The 7-speed dual-clutch transmission is impressive overall, but I found that at slow speeds, such as when backing into a driveway or crawling through traffic, the car would cut power if the brakes were gently applied around 3-4 km/h. This could be frustrating at times.
It's up for debate whether another feature of the X55 is gimmicky or genuinely helpful is up for debate, but it tends to tell you off during your daily commute. For example, if you go over 120 km/h, you'll get a rather blunt message telling you to watch your speed. While this can be adjusted in the settings to accommodate faster driving, it did catch me off guard at first. Additionally, I found it odd that the cruise control only works up to 130 km/h.
Starting at R394,900 and topping out at R454,900 for the premium model, the BAIC Beijing X55 offers an impressive price point. It's not without rival, though, since it faces stiff competition from established nameplates such as Toyota's Corolla Cross, the Suzuki Vitara and Mazda CX-3. At the same time, fellow Chinese brands Chery and Haval also look to offer buyers added value for money with the Tiggo 4 Pro and Jolion.
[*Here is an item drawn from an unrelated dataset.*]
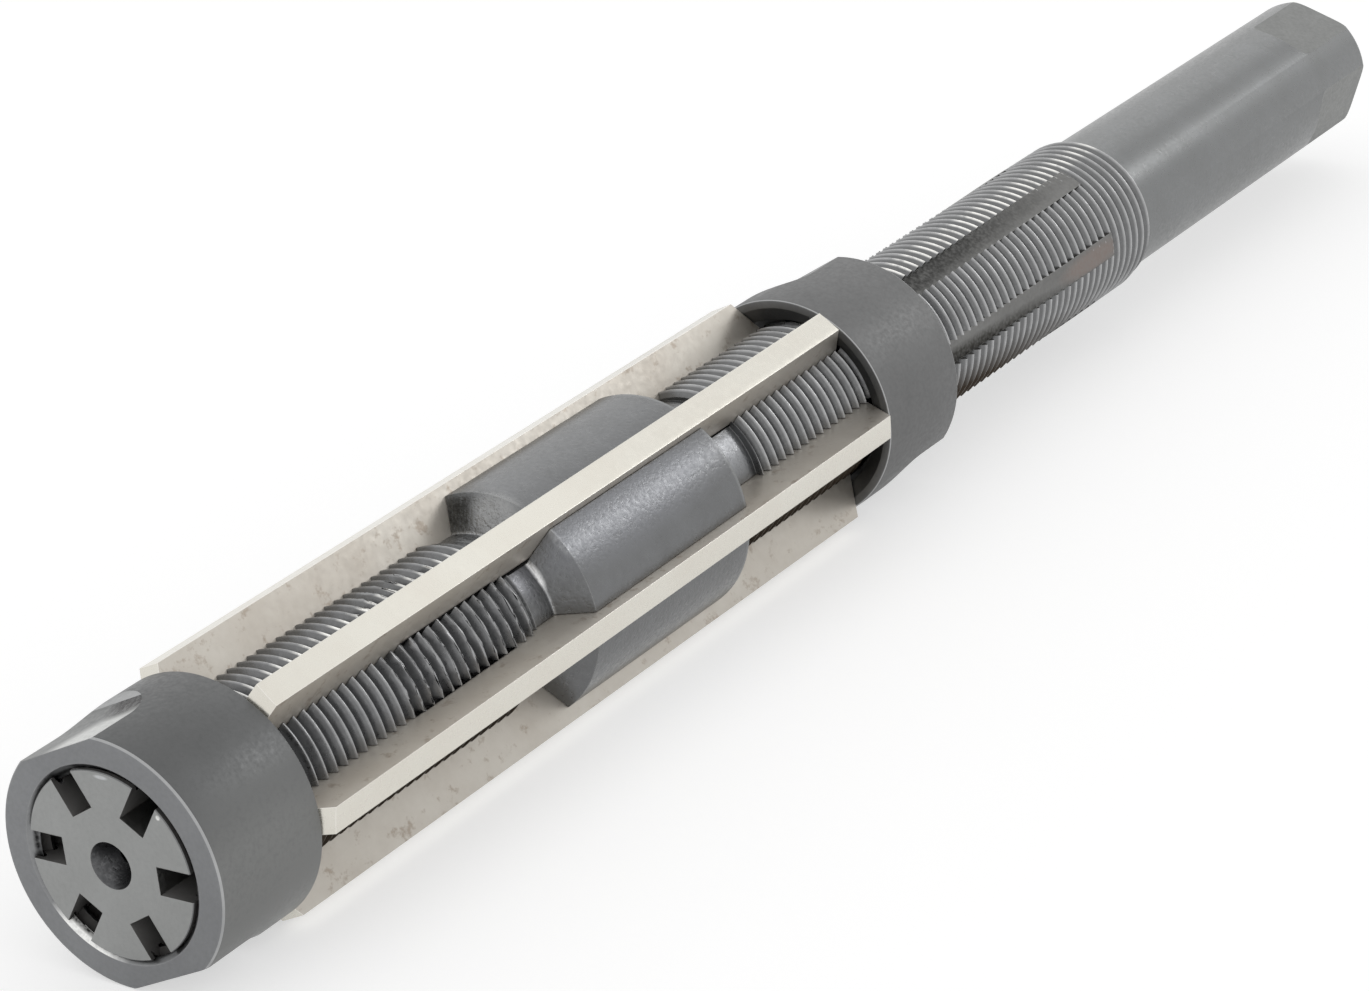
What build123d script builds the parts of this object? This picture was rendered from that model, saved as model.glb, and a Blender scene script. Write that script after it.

Will the X55's futuristic look be enough to win buyers over? Only time will tell.
It rolls out as standard with a 5-year/100,000 km warranty, so, you can have some peace of mind. However, the optional 5-year/60,000 km service plan seems short, especially considering it's optional.
BAIC is another Chinese brand emerging in the automotive industry, and with cars like the Beijing X55, it's easy to see why they're gaining popularity. The X55 is a stunning car that demands attention with its unique and sporty design. It's also comfortable and punchy, all at an impressive price point.
However, my only genuine concern is its longevity. Sure, there are some areas where the X55 shows its lower price tag, such as build quality and fuel consumption, but these are hardly deal breakers. They've made a gorgeous and affordable mid-size SUV, but for me to be entirely sold on it, I'll need to keep a close eye on these cars over the coming years to see just how robust they truly are.